Items from a data source

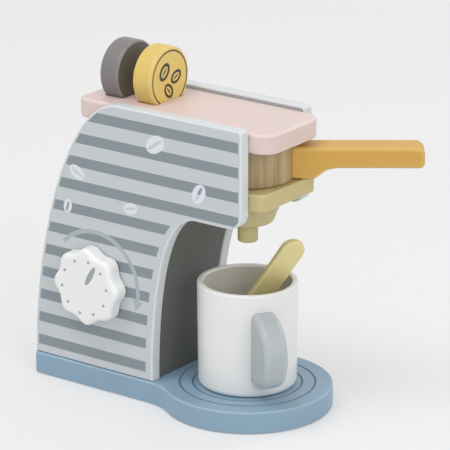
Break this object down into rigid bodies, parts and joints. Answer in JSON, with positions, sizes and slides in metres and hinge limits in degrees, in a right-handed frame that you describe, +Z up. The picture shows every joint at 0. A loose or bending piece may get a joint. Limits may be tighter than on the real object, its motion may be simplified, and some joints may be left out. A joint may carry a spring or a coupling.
{
  "type": "toy coffee maker",
  "caption": "Wooden toy coffee maker with a swivelling filter handle, a turning side knob, slots for coffee pods on top, and a cup with a spoon on its round base.",
  "frame": {"origin": "on the underside of the base, straight below the middle of the cup and of the spout", "axes": "+Z up, +X towards the front, where the cup stands, and +Y towards the left side; the knob is on the right side, at -Y"},
  "size_m": [0.2575, 0.1359, 0.244],
  "materials": {
    "blue_paint": "satin water-based paint on fibreboard",
    "striped_paint": "light grey satin paint printed with darker stripes",
    "pink_paint": "satin paint",
    "slate_paint": "matte paint on bent plywood",
    "olive_paint": "satin paint",
    "bare_wood": "untreated beech",
    "lacquered_wood": "clear satin lacquer, vertical grain",
    "orange_paint": "satin paint",
    "white_paint": "satin paint",
    "cup_grey_paint": "satin paint",
    "pod_grey_paint": "satin paint",
    "pod_yellow_paint": "satin paint printed in dark brown",
    "steel": "zinc-plated steel"
  },
  "bodies": {
    "machine": {"base_board": "blue_paint", "base_screw_right_rear": "steel", "base_screw_left_rear": "steel", "base_screw_right_front": "steel", "base_screw_left_front": "steel", "panel_right": "striped_paint", "panel_left": "striped_paint", "board_dowel_right_rear": "bare_wood", "board_dowel_right_front": "bare_wood", "board_dowel_left_rear": "bare_wood", "board_dowel_left_front": "bare_wood", "shelf_dowel_right_rear": "bare_wood", "shelf_dowel_right_front": "bare_wood", "shelf_dowel_left_rear": "bare_wood", "shelf_dowel_left_front": "bare_wood", "recess_sheet": "slate_paint", "rear_sheet": "slate_paint", "top_board": "pink_paint", "brew_shelf": "olive_paint", "spout_funnel": "olive_paint", "pivot_dowel": "bare_wood"},
    "filter": {"filter_holder": "lacquered_wood", "filter_handle": "orange_paint", "handle_dowel": "bare_wood"},
    "dial": {"knob": "white_paint", "knob_bolt": "steel", "knob_washer": "steel", "knob_nut": "steel"},
    "cup_set": {"cup": "white_paint", "cup_handle": "cup_grey_paint"},
    "stirrer": {"spoon": "olive_paint"},
    "grey_pod": {"pod_grey": "pod_grey_paint"},
    "yellow_pod": {"pod_yellow": "pod_yellow_paint"}
  },
  "joints": [
    {"name": "filter_swivel", "type": "hinge", "parent": "machine", "child": "filter", "pos_m": [0, 0, 0.1785], "axis": [0, 0, 1], "range_deg": [-74, 2]},
    {"name": "knob_turn", "type": "hinge", "parent": "machine", "child": "dial", "pos_m": [-0.1005, -0.0365, 0.0783], "axis": [0, -1, 0], "continuous": true},
    {"name": "cup_slide", "type": "slide", "parent": "machine", "child": "cup_set", "axis": [0.9397, 0, 0.342], "range_m": [0, 0.12]},
    {"name": "spoon_lift", "type": "slide", "parent": "cup_set", "child": "stirrer", "axis": [0.511, 0.166, 0.8434], "range_m": [0, 0.08]},
    {"name": "pod_grey_lift", "type": "slide", "parent": "machine", "child": "grey_pod", "axis": [0, 0, 1], "range_m": [0, 0.03]},
    {"name": "pod_yellow_lift", "type": "slide", "parent": "machine", "child": "yellow_pod", "axis": [0, 0, 1], "range_m": [0, 0.03]}
  ]
}
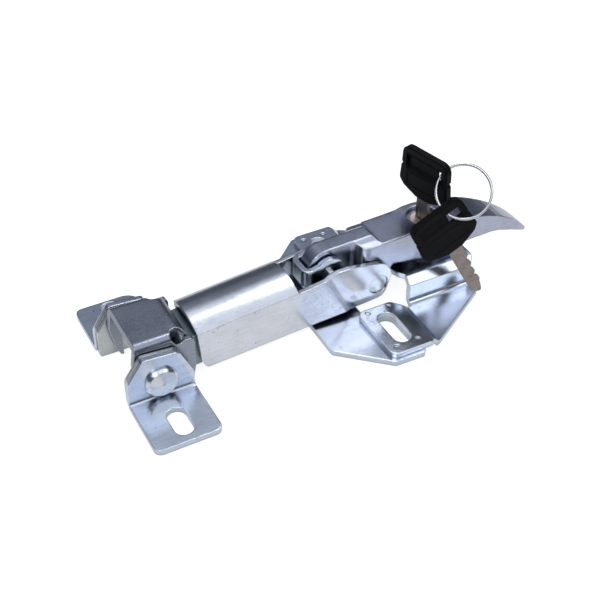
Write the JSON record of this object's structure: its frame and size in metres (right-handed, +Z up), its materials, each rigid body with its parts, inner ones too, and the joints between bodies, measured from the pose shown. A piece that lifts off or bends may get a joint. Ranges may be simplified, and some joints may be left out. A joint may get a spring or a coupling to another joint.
{
  "type": "hood latch",
  "caption": "Over-centre hood latch with a sprung claw hooked on a striker pin, a channel link, a long curved lever on a stamped base and a cam lock with keys on a ring.",
  "frame": {"origin": "on the mounting plane, midway between the two slots of the lever's base", "axes": "+X along the latch from the striker to the handle tip, +Y across the latch to the far side, +Z up from the mounting plane"},
  "size_m": [0.2634, 0.1225, 0.0833],
  "materials": {
    "zinc_plate": "zinc plated",
    "zinc_cheek": "zinc plated",
    "zinc_claw": "zinc plated",
    "zinc_link": "zinc plated",
    "zinc_lever": "zinc plated",
    "rivet_steel": "zinc plated",
    "pivot_steel": "zinc plated",
    "draw_steel": "zinc plated",
    "spring_steel": "oiled",
    "housing_steel": "polished",
    "plug_brass": "nickel flashed",
    "cam_steel": "plain",
    "key_nickel": "nickel plated",
    "key_plastic": "fine grain",
    "ring_steel": "polished"
  },
  "bodies": {
    "base": {"striker_bracket_near": "zinc_plate", "striker_bracket_far": "zinc_plate", "striker_cheek_near": "zinc_cheek", "striker_cheek_far": "zinc_cheek", "striker_pin": "rivet_steel", "hinge_bracket": "zinc_plate", "hump_plate": "zinc_plate", "pivot_pin": "pivot_steel", "pivot_washer_near": "pivot_steel", "pivot_washer_far": "pivot_steel"},
    "lever": {"lever": "zinc_lever", "arm_shaft": "pivot_steel", "arm_journal_near": "rivet_steel", "arm_journal_far": "rivet_steel", "lock_housing": "housing_steel"},
    "link": {"link_channel": "zinc_link", "spring_plate": "draw_steel"},
    "claw": {"claw": "zinc_claw", "draw_channel": "draw_steel", "draw_rod": "draw_steel", "rod_washer": "draw_steel", "rod_nut": "draw_steel", "link_spring": "spring_steel"},
    "plug": {"lock_plug": "plug_brass", "lock_cam": "cam_steel", "cam_screw": "cam_steel"},
    "key": {"key_blade": "key_nickel", "key_head": "key_plastic"},
    "ring": {"key_ring": "ring_steel"},
    "spare_key": {"spare_blade": "key_nickel", "spare_head": "key_plastic"}
  },
  "joints": [
    {"name": "lever_hinge", "type": "hinge", "parent": "base", "child": "lever", "pos_m": [-0.0235, 0, 0.0316], "axis": [0, -1, 0], "range_deg": [0, 62]},
    {"name": "link_hinge", "type": "hinge", "parent": "lever", "child": "link", "pos_m": [0.004, 0, 0.0173], "axis": [0, -1, 0], "range_deg": [-99.2, 0]},
    {"name": "claw_slide", "type": "slide", "parent": "link", "child": "claw", "axis": [-0.9962, 0, -0.0872], "range_m": [0, 0.005], "stiffness_N_per_m": 9000, "deforming": ["link_spring"]},
    {"name": "plug_turn", "type": "hinge", "parent": "lever", "child": "plug", "pos_m": [0.04, 0, 0.03], "axis": [0, 0, 1], "range_deg": [-30, 0]},
    {"name": "key_slide", "type": "slide", "parent": "plug", "child": "key", "axis": [0, 0, 1], "range_m": [0, 0.028]},
    {"name": "ring_swing", "type": "hinge", "parent": "key", "child": "ring", "pos_m": [0.04247, -0.0103, 0.07445], "axis": [0.9724, 0.2334, 0], "range_deg": [-5, 5]},
    {"name": "spare_swing", "type": "hinge", "parent": "ring", "child": "spare_key", "pos_m": [0.04001, -0.02601, 0.05921], "axis": [0.347, -0.9341, 0.084], "range_deg": [-4, 4]}
  ],
  "couplings": [
    {"joint": "link_hinge", "follows": "lever_hinge", "ratio": -1.6}
  ]
}
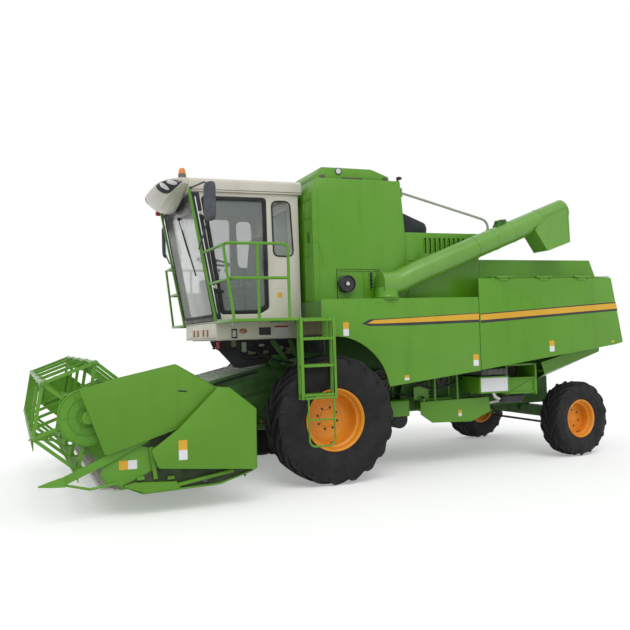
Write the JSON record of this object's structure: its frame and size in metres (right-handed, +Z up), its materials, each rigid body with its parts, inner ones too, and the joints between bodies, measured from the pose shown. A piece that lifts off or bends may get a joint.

TASK TO CARRY OUT
Reproduce the entries above in full, verbatim.

FINISHED EXERCISE
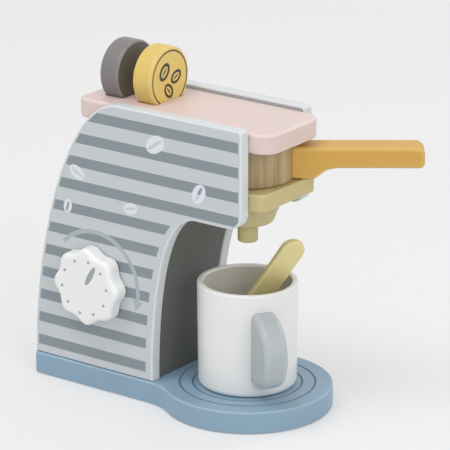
Break this object down into rigid bodies, parts and joints. Answer in JSON, with positions, sizes and slides in metres and hinge limits in degrees, in a right-handed frame that you describe, +Z up. The picture shows every joint at 0. A loose or bending piece may get a joint. Limits may be tighter than on the real object, its motion may be simplified, and some joints may be left out. A joint may carry a spring or a coupling.
{
  "type": "toy coffee maker",
  "caption": "Wooden toy coffee maker with a swivelling filter handle, a turning side knob, slots for coffee pods on top, and a cup with a spoon on its round base.",
  "frame": {"origin": "on the underside of the base, straight below the middle of the cup and of the spout", "axes": "+Z up, +X towards the front, where the cup stands, and +Y towards the left side; the knob is on the right side, at -Y"},
  "size_m": [0.2575, 0.1359, 0.244],
  "materials": {
    "blue_paint": "satin water-based paint on fibreboard",
    "striped_paint": "light grey satin paint printed with darker stripes",
    "pink_paint": "satin paint",
    "slate_paint": "matte paint on bent plywood",
    "olive_paint": "satin paint",
    "bare_wood": "untreated beech",
    "lacquered_wood": "clear satin lacquer, vertical grain",
    "orange_paint": "satin paint",
    "white_paint": "satin paint",
    "cup_grey_paint": "satin paint",
    "pod_grey_paint": "satin paint",
    "pod_yellow_paint": "satin paint printed in dark brown",
    "steel": "zinc-plated steel"
  },
  "bodies": {
    "machine": {"base_board": "blue_paint", "base_screw_right_rear": "steel", "base_screw_left_rear": "steel", "base_screw_right_front": "steel", "base_screw_left_front": "steel", "panel_right": "striped_paint", "panel_left": "striped_paint", "board_dowel_right_rear": "bare_wood", "board_dowel_right_front": "bare_wood", "board_dowel_left_rear": "bare_wood", "board_dowel_left_front": "bare_wood", "shelf_dowel_right_rear": "bare_wood", "shelf_dowel_right_front": "bare_wood", "shelf_dowel_left_rear": "bare_wood", "shelf_dowel_left_front": "bare_wood", "recess_sheet": "slate_paint", "rear_sheet": "slate_paint", "top_board": "pink_paint", "brew_shelf": "olive_paint", "spout_funnel": "olive_paint", "pivot_dowel": "bare_wood"},
    "filter": {"filter_holder": "lacquered_wood", "filter_handle": "orange_paint", "handle_dowel": "bare_wood"},
    "dial": {"knob": "white_paint", "knob_bolt": "steel", "knob_washer": "steel", "knob_nut": "steel"},
    "cup_set": {"cup": "white_paint", "cup_handle": "cup_grey_paint"},
    "stirrer": {"spoon": "olive_paint"},
    "grey_pod": {"pod_grey": "pod_grey_paint"},
    "yellow_pod": {"pod_yellow": "pod_yellow_paint"}
  },
  "joints": [
    {"name": "filter_swivel", "type": "hinge", "parent": "machine", "child": "filter", "pos_m": [0, 0, 0.1785], "axis": [0, 0, 1], "range_deg": [-74, 2]},
    {"name": "knob_turn", "type": "hinge", "parent": "machine", "child": "dial", "pos_m": [-0.1005, -0.0365, 0.0783], "axis": [0, -1, 0], "continuous": true},
    {"name": "cup_slide", "type": "slide", "parent": "machine", "child": "cup_set", "axis": [0.9397, 0, 0.342], "range_m": [0, 0.12]},
    {"name": "spoon_lift", "type": "slide", "parent": "cup_set", "child": "stirrer", "axis": [0.511, 0.166, 0.8434], "range_m": [0, 0.08]},
    {"name": "pod_grey_lift", "type": "slide", "parent": "machine", "child": "grey_pod", "axis": [0, 0, 1], "range_m": [0, 0.03]},
    {"name": "pod_yellow_lift", "type": "slide", "parent": "machine", "child": "yellow_pod", "axis": [0, 0, 1], "range_m": [0, 0.03]}
  ]
}
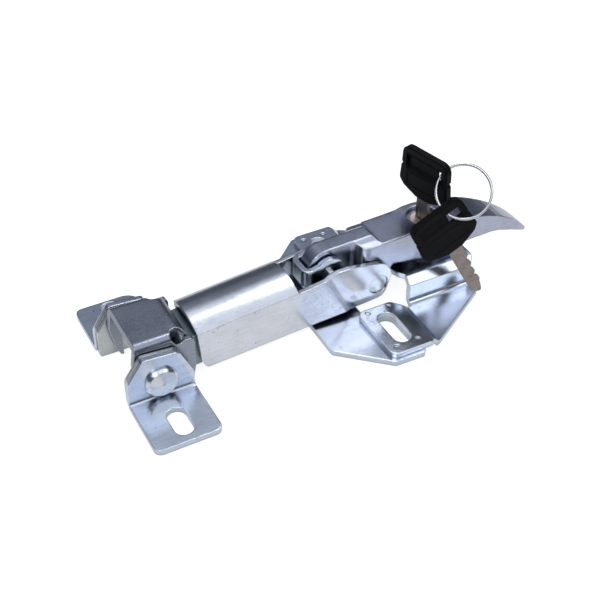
Write the JSON record of this object's structure: its frame and size in metres (right-handed, +Z up), its materials, each rigid body with its parts, inner ones too, and the joints between bodies, measured from the pose shown. A piece that lifts off or bends may get a joint. Ranges may be simplified, and some joints may be left out. A joint may get a spring or a coupling to another joint.
{
  "type": "hood latch",
  "caption": "Over-centre hood latch with a sprung claw hooked on a striker pin, a channel link, a long curved lever on a stamped base and a cam lock with keys on a ring.",
  "frame": {"origin": "on the mounting plane, midway between the two slots of the lever's base", "axes": "+X along the latch from the striker to the handle tip, +Y across the latch to the far side, +Z up from the mounting plane"},
  "size_m": [0.2634, 0.1225, 0.0833],
  "materials": {
    "zinc_plate": "zinc plated",
    "zinc_cheek": "zinc plated",
    "zinc_claw": "zinc plated",
    "zinc_link": "zinc plated",
    "zinc_lever": "zinc plated",
    "rivet_steel": "zinc plated",
    "pivot_steel": "zinc plated",
    "draw_steel": "zinc plated",
    "spring_steel": "oiled",
    "housing_steel": "polished",
    "plug_brass": "nickel flashed",
    "cam_steel": "plain",
    "key_nickel": "nickel plated",
    "key_plastic": "fine grain",
    "ring_steel": "polished"
  },
  "bodies": {
    "base": {"striker_bracket_near": "zinc_plate", "striker_bracket_far": "zinc_plate", "striker_cheek_near": "zinc_cheek", "striker_cheek_far": "zinc_cheek", "striker_pin": "rivet_steel", "hinge_bracket": "zinc_plate", "hump_plate": "zinc_plate", "pivot_pin": "pivot_steel", "pivot_washer_near": "pivot_steel", "pivot_washer_far": "pivot_steel"},
    "lever": {"lever": "zinc_lever", "arm_shaft": "pivot_steel", "arm_journal_near": "rivet_steel", "arm_journal_far": "rivet_steel", "lock_housing": "housing_steel"},
    "link": {"link_channel": "zinc_link", "spring_plate": "draw_steel"},
    "claw": {"claw": "zinc_claw", "draw_channel": "draw_steel", "draw_rod": "draw_steel", "rod_washer": "draw_steel", "rod_nut": "draw_steel", "link_spring": "spring_steel"},
    "plug": {"lock_plug": "plug_brass", "lock_cam": "cam_steel", "cam_screw": "cam_steel"},
    "key": {"key_blade": "key_nickel", "key_head": "key_plastic"},
    "ring": {"key_ring": "ring_steel"},
    "spare_key": {"spare_blade": "key_nickel", "spare_head": "key_plastic"}
  },
  "joints": [
    {"name": "lever_hinge", "type": "hinge", "parent": "base", "child": "lever", "pos_m": [-0.0235, 0, 0.0316], "axis": [0, -1, 0], "range_deg": [0, 62]},
    {"name": "link_hinge", "type": "hinge", "parent": "lever", "child": "link", "pos_m": [0.004, 0, 0.0173], "axis": [0, -1, 0], "range_deg": [-99.2, 0]},
    {"name": "claw_slide", "type": "slide", "parent": "link", "child": "claw", "axis": [-0.9962, 0, -0.0872], "range_m": [0, 0.005], "stiffness_N_per_m": 9000, "deforming": ["link_spring"]},
    {"name": "plug_turn", "type": "hinge", "parent": "lever", "child": "plug", "pos_m": [0.04, 0, 0.03], "axis": [0, 0, 1], "range_deg": [-30, 0]},
    {"name": "key_slide", "type": "slide", "parent": "plug", "child": "key", "axis": [0, 0, 1], "range_m": [0, 0.028]},
    {"name": "ring_swing", "type": "hinge", "parent": "key", "child": "ring", "pos_m": [0.04247, -0.0103, 0.07445], "axis": [0.9724, 0.2334, 0], "range_deg": [-5, 5]},
    {"name": "spare_swing", "type": "hinge", "parent": "ring", "child": "spare_key", "pos_m": [0.04001, -0.02601, 0.05921], "axis": [0.347, -0.9341, 0.084], "range_deg": [-4, 4]}
  ],
  "couplings": [
    {"joint": "link_hinge", "follows": "lever_hinge", "ratio": -1.6}
  ]
}
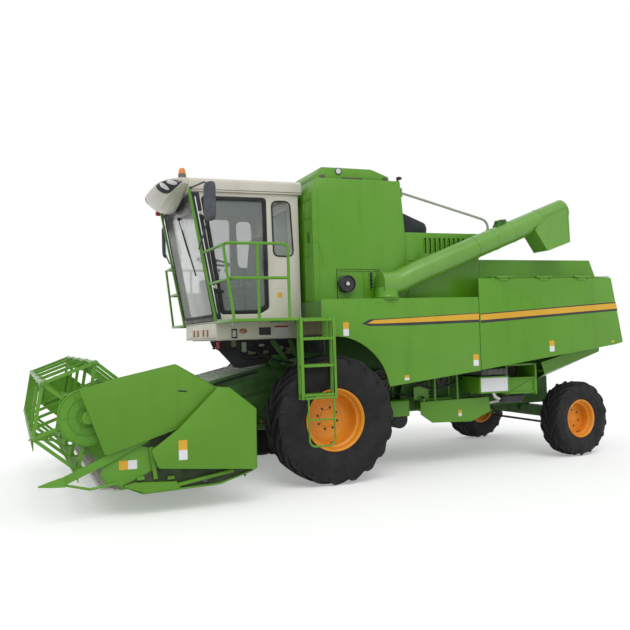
Write the JSON record of this object's structure: its frame and size in metres (right-handed, +Z up), its materials, each rigid body with its parts, inner ones too, and the joints between bodies, measured from the pose shown. A piece that lifts off or bends may get a joint.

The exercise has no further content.